(What the exercise asks): The first line to copy is the one with "# Weld ring"; the last is the one with "obj.matrix_world = Matrix.Identity(4)". Copy each line in that range exactly, leaving out all others.
-=-=-
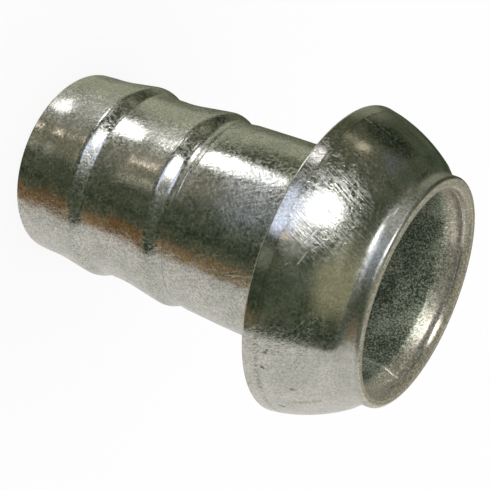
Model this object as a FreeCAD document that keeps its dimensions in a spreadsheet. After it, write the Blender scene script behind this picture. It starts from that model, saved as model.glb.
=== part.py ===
import FreeCAD, Part
import os
import Sketcher

# Hose coupling: a pressed ball head welded onto a barbed shank of rolled tube.
# It stands on the tail of the shank with its mouth up.
# Z is its axis, and the origin is the centre of the tail's end.
# A depth is measured down from the mouth's front plane, and a height up from the tail, all in millimetres.

sizes = {
    "overallLength": 155.0,
    # Shank: a welded tube with two rolled barbs, opened out at the mouth
    "tubeRadius": 38.0,
    "tubeWall": 2.0,
    "tubeInset": 2.85,
    "flareRise": 1.95,
    "flareSeatLength": 2.2,
    "flareConeLength": 4.8,
    "tailDrop": 0.9,
    "footDrop": 1.3,
    "crestRise": 2.35,
    "crestWidth": 0.8,
    "barbStepLength": 5.2,
    "barbTaperLength": 17.6,
    "barbPitch": 35.0,
    "tailLandLength": 8.8,
    "neckingLength": 14.0,
    # Flash of the weld seam inside the tube
    "seamAngle": 34.9,
    "seamWidth": 1.5,
    "seamHeight": 0.45,
    "seamRoot": 0.5,
    "seamEndGap": 0.5,
    # Ball head: collar, neck, ball and skirt, pressed from one disc of sheet
    "sheetThickness": 3.2,
    "seatClearance": 0.05,
    "collarDepth": 6.4,
    "collarRounding": 1.9,
    "neckDepth": 11.4,
    "neckRise": 4.86,
    "ballRadius": 59.7,
    "skirtDepth": 36.0,
    "skirtLandLength": 5.0,
    "skirtRise": 1.0,
    "skirtChamfer": 0.5,
    # Ring of weld between the tube's end and the collar
    "weldRootGap": 0.15,
    "weldFrontGap": 0.2,
}

doc = FreeCAD.newDocument("HoseCoupling")
sheet = doc.addObject("Spreadsheet::Sheet", "Sizes")
for row, (alias, size) in enumerate(sizes.items(), start=1):
    sheet.set(f"A{row}", str(size))
    sheet.setAlias(f"A{row}", alias)
doc.recompute()


def cell(alias):
    return f"Sizes.{alias}"


def number(expression):
    return float(sheet.evalExpression(expression))


def newBody(label):
    body = doc.addObject("PartDesign::Body", label)
    body.Label = label
    return body


def newSketch(body, name):
    # A sketch on the XZ plane: across is the radius and up is Z
    sketch = body.newObject("Sketcher::SketchObject", name)
    upright = next(plane for plane in body.Origin.OriginFeatures if plane.Role == "XZ_Plane")
    sketch.AttachmentSupport = [(upright, "")]
    sketch.MapMode = "FlatFace"
    return sketch


def drawOutline(sketch, corners, arcCentres):
    # A closed outline. A corner is a radius and a height. arcCentres gives the height of the centre
    # on the axis for the arc that runs from the corner of that number to the next one.
    points = [FreeCAD.Vector(number(radius), number(height), 0) for radius, height in corners]
    ends = []
    for index, point in enumerate(points):
        following = points[(index + 1) % len(points)]
        if index in arcCentres:
            centre = FreeCAD.Vector(0, number(arcCentres[index]), 0)
            middle = (point - centre) + (following - centre)
            middle.normalize()
            curve = Part.Arc(point, centre + middle * (point - centre).Length, following)
        else:
            curve = Part.LineSegment(point, following)
        segment = sketch.addGeometry(curve, False)
        forwards = (sketch.getPoint(segment, 1) - point).Length < (sketch.getPoint(segment, 2) - point).Length
        ends.append([(segment, 1), (segment, 2)] if forwards else [(segment, 2), (segment, 1)])
        if index in arcCentres:
            sketch.addConstraint(Sketcher.Constraint("PointOnObject", segment, 3, -2))
    for index, (radius, height) in enumerate(corners):
        corner = ends[index][0]
        endBefore = ends[index - 1][1]
        sketch.addConstraint(Sketcher.Constraint("Coincident", *endBefore, *corner))
        across = Sketcher.Constraint("DistanceX", -1, 1, *corner, number(radius))
        across.Name = f"radius{index}"
        up = Sketcher.Constraint("DistanceY", -1, 1, *corner, number(height))
        up.Name = f"height{index}"
        sketch.addConstraint(across)
        sketch.addConstraint(up)
        sketch.setExpression(f"Constraints.radius{index}", radius)
        sketch.setExpression(f"Constraints.height{index}", height)
    doc.recompute()


def revolve(body, name, sketch, angle, middle=False):
    # Turns a section about the axis, through an expression of degrees
    turned = body.newObject("PartDesign::Revolution", name)
    turned.Profile = sketch
    turned.ReferenceAxis = (sketch, ["V_Axis"])
    turned.Midplane = middle
    turned.setExpression("Angle", angle)
    doc.recompute()


# Shank: the tube's outside from tail to mouth, each corner a radius and a height
tailRadius = f"({cell('tubeRadius')} - {cell('tailDrop')})"
footRadius = f"({cell('tubeRadius')} - {cell('footDrop')})"
crestRadius = f"({footRadius} + {cell('crestRise')})"
flareRadius = f"({cell('tubeRadius')} + {cell('flareRise')})"
firstCrest = f"({cell('tailLandLength')} + {cell('barbTaperLength')})"
secondCrest = f"({firstCrest} + {cell('barbPitch')})"
tubeEnd = f"({cell('overallLength')} - {cell('tubeInset')})"
flareTop = f"({tubeEnd} - {cell('flareSeatLength')})"


def barb(taperRadius, crest):
    # Up a barb's long taper, over its crest, and down the steep step that faces the head
    crestEnd = f"({crest} + {cell('crestWidth')})"
    return [
        (taperRadius, f"({crest} - {cell('barbTaperLength')})"),
        (crestRadius, crest),
        (crestRadius, crestEnd),
        (footRadius, f"({crestEnd} + {cell('barbStepLength')})"),
    ]


tail = (tailRadius, "0")
tailBarb = barb(tailRadius, firstCrest)
headBarb = barb(footRadius, secondCrest)
neckingTop = f"({headBarb[-1][1]} + {cell('neckingLength')})"
plainTube = [
    (cell("tubeRadius"), neckingTop),
    (cell("tubeRadius"), f"({flareTop} - {cell('flareConeLength')})"),
    (flareRadius, flareTop),
    (flareRadius, tubeEnd),
]
shankOutside = [tail] + tailBarb + headBarb + plainTube
# The bore follows the rolled outside, one wall further in. Its crests have no flat of their own.
borePath = [tail] + tailBarb[:2] + tailBarb[3:] + headBarb[:2] + headBarb[3:] + plainTube


def offWall(corner, inwards):
    # A place further in than the tube's outside
    radius, height = corner
    return f"({radius} - {cell('tubeWall')} - {inwards})", height


bore = [offWall(corner, "0") for corner in borePath]
hoseShank = newBody("hose_shank")
shankSketch = newSketch(hoseShank, "ShankSection")
drawOutline(shankSketch, shankOutside + bore[::-1], {})
revolve(hoseShank, "ShankTurned", shankSketch, "360")

# Flash of the tube's weld seam: a low bead along the bore, which stops just short of both ends
seamStart = (tailRadius, cell("seamEndGap"))
seamEnd = (flareRadius, f"({tubeEnd} - {cell('seamEndGap')})")
seamPath = [seamStart] + borePath[1:-1] + [seamEnd]
seamRoots = [offWall(corner, f"(-{cell('seamRoot')})") for corner in seamPath]
seamTops = [offWall(corner, cell("seamHeight")) for corner in seamPath]
seamSketch = newSketch(hoseShank, "SeamSection")
aboutAxis = FreeCAD.Rotation(FreeCAD.Vector(0, 1, 0), number(cell("seamAngle")))
seamSketch.AttachmentOffset = FreeCAD.Placement(FreeCAD.Vector(0, 0, 0), aboutAxis)
seamSketch.setExpression("AttachmentOffset.Rotation.Angle", cell("seamAngle"))
drawOutline(seamSketch, seamRoots + seamTops[::-1], {})
boreRadius = f"({cell('tubeRadius')} - {cell('tubeWall')})"
revolve(hoseShank, "SeamBead", seamSketch, f"{cell('seamWidth')} / {boreRadius} * 180 / pi", middle=True)

# Ball head: its collar fits over the tube's opened end, and its heights start at the skirt's back edge.
# The skirt's last stretch, its land, runs straight and opens a little further.
collarBore = f"({flareRadius} + {cell('seatClearance')})"
collarRadius = f"({collarBore} + {cell('sheetThickness')})"
neckRadius = f"({collarRadius} + {cell('neckRise')})"
ballCentre = f"({cell('neckDepth')} + sqrt({cell('ballRadius')} ^ 2 - {neckRadius} ^ 2))"
innerBallRadius = f"({cell('ballRadius')} - {cell('sheetThickness')})"
innerNeckDepth = f"({cell('neckDepth')} + {cell('sheetThickness')} / 2)"
landDepth = f"({cell('skirtDepth')} - {cell('skirtLandLength')})"


def onBall(radius, depth):
    # Distance of a ball's surface from the axis, at a depth
    return f"sqrt({radius} ^ 2 - ({ballCentre} - {depth}) ^ 2)"


def fromSkirt(depth):
    return f"({cell('skirtDepth')} - {depth})"


outerLand = onBall(cell("ballRadius"), landDepth)
innerLand = onBall(innerBallRadius, landDepth)
outerEdge = f"({outerLand} + {cell('skirtRise')})"
innerEdge = f"({innerLand} + {cell('skirtRise')})"
roundedShare = "(1 - cos(45))"
collarRound = cell("collarRounding")
collarBack = fromSkirt(cell("collarDepth"))
ballSection = [
    (collarBore, cell("skirtDepth")),
    (f"({collarRadius} - {collarRound})", cell("skirtDepth")),
    (f"({collarRadius} - {collarRound} * {roundedShare})", fromSkirt(f"({collarRound} * {roundedShare})")),
    (collarRadius, fromSkirt(collarRound)),
    (collarRadius, collarBack),
    (neckRadius, fromSkirt(cell("neckDepth"))),
    (outerLand, fromSkirt(landDepth)),
    (outerEdge, cell("skirtChamfer")),
    (f"({outerEdge} - {cell('skirtChamfer')})", "0"),
    (innerEdge, "0"),
    (innerLand, fromSkirt(landDepth)),
    (onBall(innerBallRadius, innerNeckDepth), fromSkirt(innerNeckDepth)),
    (collarBore, f"({collarBack} - {cell('sheetThickness')} / 2)"),
]
ballHead = newBody("ball_head")
ballHead.setExpression("Placement.Base.z", f"{cell('overallLength')} - {cell('skirtDepth')}")
ballSketch = newSketch(ballHead, "BallSection")
outerArc = ballSection.index((neckRadius, fromSkirt(cell("neckDepth"))))
innerArc = ballSection.index((innerLand, fromSkirt(landDepth)))
drawOutline(ballSketch, ballSection, {outerArc: fromSkirt(ballCentre), innerArc: fromSkirt(ballCentre)})
revolve(ballHead, "BallTurned", ballSketch, "360")

# Weld ring in the corner between the tube's end and the collar's bore
weldSection = [
    (f"({flareRadius} - {cell('tubeWall')} + {cell('weldRootGap')})", "0"),
    (collarBore, "0"),
    (collarBore, f"({cell('tubeInset')} - {cell('weldFrontGap')})"),
]
mouthWeld = newBody("mouth_weld")
mouthWeld.setExpression("Placement.Base.z", tubeEnd)
weldSketch = newSketch(mouthWeld, "WeldSection")
drawOutline(weldSketch, weldSection, {})
revolve(mouthWeld, "WeldTurned", weldSketch, "360")

doc.recompute()
for item in doc.Objects:
    if "Invalid" in item.State or "Error" in item.State:
        raise RuntimeError(f"{item.Name} failed: {item.State}")
os.makedirs("parts", exist_ok=True)
for body in (ballHead, hoseShank, mouthWeld):
    if body.Shape.isNull() or not body.Shape.isValid() or len(body.Shape.Solids) != 1:
        raise RuntimeError(f"{body.Label} isn't one valid solid")
    body.Shape.exportStep(f"parts/{body.Label}.step")
    print(body.Label, "volume", round(body.Shape.Volume), "mm3")
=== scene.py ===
import math
import bpy
from mathutils import Matrix, Vector, noise


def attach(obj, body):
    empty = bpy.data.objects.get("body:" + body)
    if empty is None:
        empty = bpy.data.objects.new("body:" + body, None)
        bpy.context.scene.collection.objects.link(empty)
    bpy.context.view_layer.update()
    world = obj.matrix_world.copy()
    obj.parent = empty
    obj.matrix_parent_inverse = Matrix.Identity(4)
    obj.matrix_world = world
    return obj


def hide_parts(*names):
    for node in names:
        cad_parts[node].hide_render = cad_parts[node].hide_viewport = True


# Hose coupling: a pressed ball head on a barbed shank, galvanised, standing on its tail
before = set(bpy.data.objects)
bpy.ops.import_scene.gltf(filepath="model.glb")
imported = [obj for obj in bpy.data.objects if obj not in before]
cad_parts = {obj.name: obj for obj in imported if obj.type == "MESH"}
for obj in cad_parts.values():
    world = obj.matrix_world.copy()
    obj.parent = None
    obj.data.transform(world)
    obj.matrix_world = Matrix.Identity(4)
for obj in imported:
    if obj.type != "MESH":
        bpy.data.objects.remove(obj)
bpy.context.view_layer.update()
mm = 0.001
scene = bpy.context.scene


# Outlines and turned meshes
cornerStep = math.radians(6)  # angle between points on a rounded corner
leastTurn = 0.01  # in radians; a corner that turns less gets no rounding
seedStride = 97.0  # mm between the places where two seeds read the noise


def roundOutline(corners, spacing):
    # corners are (radius, height, rounding) in mm of a closed outline; long runs get points every spacing
    points = []
    count = len(corners)
    for index, (radius, height, rounding) in enumerate(corners):
        here = Vector((radius, height))
        before = Vector(corners[index - 1][:2])
        after = Vector(corners[(index + 1) % count][:2])
        toBefore = (before - here).normalized()
        toAfter = (after - here).normalized()
        turn = math.pi - toBefore.angle(toAfter)
        if rounding == 0 or turn < leastTurn:
            points.append(here)
            continue
        back = rounding * math.tan(turn / 2)
        start = here + toBefore * back
        end = here + toAfter * back
        centre = here + (toBefore + toAfter).normalized() * (rounding / math.cos(turn / 2))
        steps = max(3, math.ceil(turn / cornerStep))
        for step in range(steps + 1):
            share = step / steps
            chord = start.lerp(end, share) - centre
            points.append(centre + chord.normalized() * rounding)
    filled = []
    for index, point in enumerate(points):
        following = points[(index + 1) % len(points)]
        pieces = max(1, math.ceil((following - point).length / spacing))
        for piece in range(pieces):
            filled.append(point.lerp(following, piece / pieces))
    return filled


def around(angle, radius, height):
    # A point in metres, from its angle about the axis and its radius and height in mm
    return (radius * math.cos(angle) * mm, radius * math.sin(angle) * mm, height * mm)


def newPiece(name, vertices, faces):
    mesh = bpy.data.meshes.new(name)
    mesh.from_pydata(vertices, [], faces)
    mesh.update()
    mesh.shade_smooth()
    piece = bpy.data.objects.new(name, mesh)
    scene.collection.objects.link(piece)
    return piece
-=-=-
(Task answer):
# Weld ring in the corner between the tube's end and the collar's bore
weldSection = [
    (f"({flareRadius} - {cell('tubeWall')} + {cell('weldRootGap')})", "0"),
    (collarBore, "0"),
    (collarBore, f"({cell('tubeInset')} - {cell('weldFrontGap')})"),
]
mouthWeld = newBody("mouth_weld")
mouthWeld.setExpression("Placement.Base.z", tubeEnd)
weldSketch = newSketch(mouthWeld, "WeldSection")
drawOutline(weldSketch, weldSection, {})
revolve(mouthWeld, "WeldTurned", weldSketch, "360")

doc.recompute()
for item in doc.Objects:
    if "Invalid" in item.State or "Error" in item.State:
        raise RuntimeError(f"{item.Name} failed: {item.State}")
os.makedirs("parts", exist_ok=True)
for body in (ballHead, hoseShank, mouthWeld):
    if body.Shape.isNull() or not body.Shape.isValid() or len(body.Shape.Solids) != 1:
        raise RuntimeError(f"{body.Label} isn't one valid solid")
    body.Shape.exportStep(f"parts/{body.Label}.step")
    print(body.Label, "volume", round(body.Shape.Volume), "mm3")
=== scene.py ===
import math
import bpy
from mathutils import Matrix, Vector, noise


def attach(obj, body):
    empty = bpy.data.objects.get("body:" + body)
    if empty is None:
        empty = bpy.data.objects.new("body:" + body, None)
        bpy.context.scene.collection.objects.link(empty)
    bpy.context.view_layer.update()
    world = obj.matrix_world.copy()
    obj.parent = empty
    obj.matrix_parent_inverse = Matrix.Identity(4)
    obj.matrix_world = world
    return obj


def hide_parts(*names):
    for node in names:
        cad_parts[node].hide_render = cad_parts[node].hide_viewport = True


# Hose coupling: a pressed ball head on a barbed shank, galvanised, standing on its tail
before = set(bpy.data.objects)
bpy.ops.import_scene.gltf(filepath="model.glb")
imported = [obj for obj in bpy.data.objects if obj not in before]
cad_parts = {obj.name: obj for obj in imported if obj.type == "MESH"}
for obj in cad_parts.values():
    world = obj.matrix_world.copy()
    obj.parent = None
    obj.data.transform(world)
    obj.matrix_world = Matrix.Identity(4)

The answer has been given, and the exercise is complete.